Given that it works correctly on your computer, I must have something wrong in my installation or environment or something. Any clues on how to track that down? How closely can you approximate my actual environment, given in the original post? For the Locks and Waits analysis, it shouldn't matter that I don't have a kernel driver, right?


For Locksandwaits analysis and other user mode sampling collections, there is no vtune driver required.

If you have concerns (says around .15s to .2s, all the worker threads stop showing "running" or "OpenMP regions" pretty early) on your results, please zip/attach result directory - I would like to look into.

Collect additional information aboutyour system and environment run feedback tool,
amplxe-feedback -create-bug-report

Hi Guys,

I think I'm experiencing the same issue.

I'm running VTune XE 2011 (build 186533) to try and determine why I'm not getting the speedup I'd hope for with OpenMP.

I've tried using both STATIC and DYNAMIC schedulers on my parallel loops but with both, VTune is showing OMP Worker Thread 1 # (I'm only using 2 threads) to only occasionally be taking part in the work.

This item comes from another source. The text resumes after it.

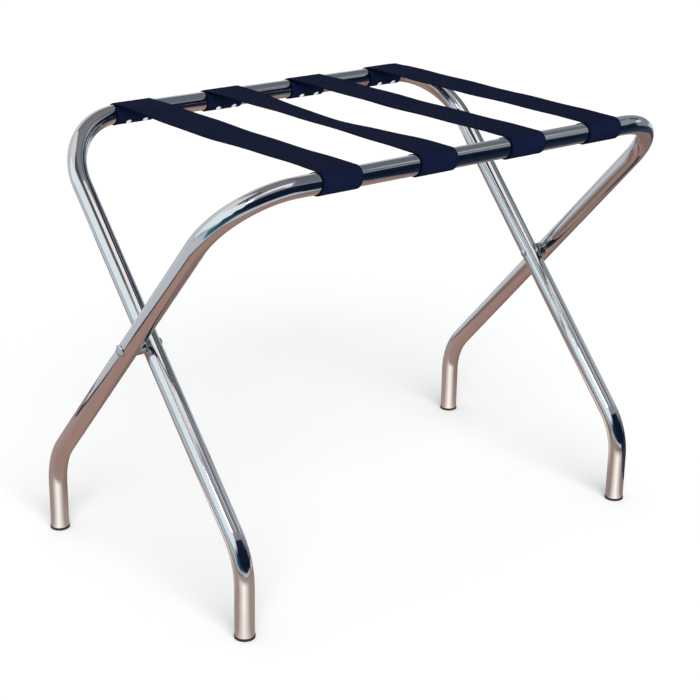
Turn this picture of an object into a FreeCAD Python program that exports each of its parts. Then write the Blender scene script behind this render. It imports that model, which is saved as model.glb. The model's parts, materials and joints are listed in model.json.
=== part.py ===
import FreeCAD, Part
import math
import os

# Folding luggage rack: two nested U-frames of bent chromed steel tube, crossed like
# scissors on a pair of rivets, and tied together at the top by four webbing straps.
# +X runs along the top bars, -Y is the front and +Z is up. The origin is on the floor
# under the middle of the rack. Lengths are in millimetres and angles in degrees.

Vector = FreeCAD.Vector
X_AXIS = Vector(1, 0, 0)
Z_AXIS = Vector(0, 0, 1)
SIDES = {"left": -1, "right": 1}

# Driving dimensions: the frames
HEIGHT = 508.0                 # floor to the top of the straps
OUTER_LEG_SPACING = 634.0      # outer frame, centre to centre
FRAME_GAP = 6.0                # clear space between an outer and an inner leg
TUBE_RADIUS = 11.1
TUBE_WALL = 1.2
BAR_Y = 191.0                  # each top bar, from the middle plane
FOOT_Y = 175.0                 # each foot, from the middle plane
ELBOW_Z = 92.5                 # where a leg's slanted and upright runs would meet
BEND_RADIUS = 82.5             # centre line of every bend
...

When it's not shown as working, it's marked as Waiting.

It would be useful to know if this is:

a) A problem with my application (great - let's fix it and my code runs faster) or...
b) A bug in VTune (not so great)

Kind regards,


It doesn't make sense to use 2 threads for STATIC and DYNAMIC schedulers, please use more threads - for example, "export OMP_NUM_THREADS=8"

Please use latest Update 5, which has some issues fixed for OMP.

Hi Peter,

Thanks for your response.

What scheduler would you recommend to use on a Core 2 Duo processor?

I will update my compiler and VTune to the latest versions and re-try.

Hi Pete,

The scheduler of OMP you used - STATIC or DYNAMIC, it doesn't depend on processor type.

As I know, STATIC means that you can estimate workload of each iteration in loop, so OMP scheduler will execute you expect; DYNAMIC meansif someshort thread terminates quickly, OMP scheduler will assignother work to run.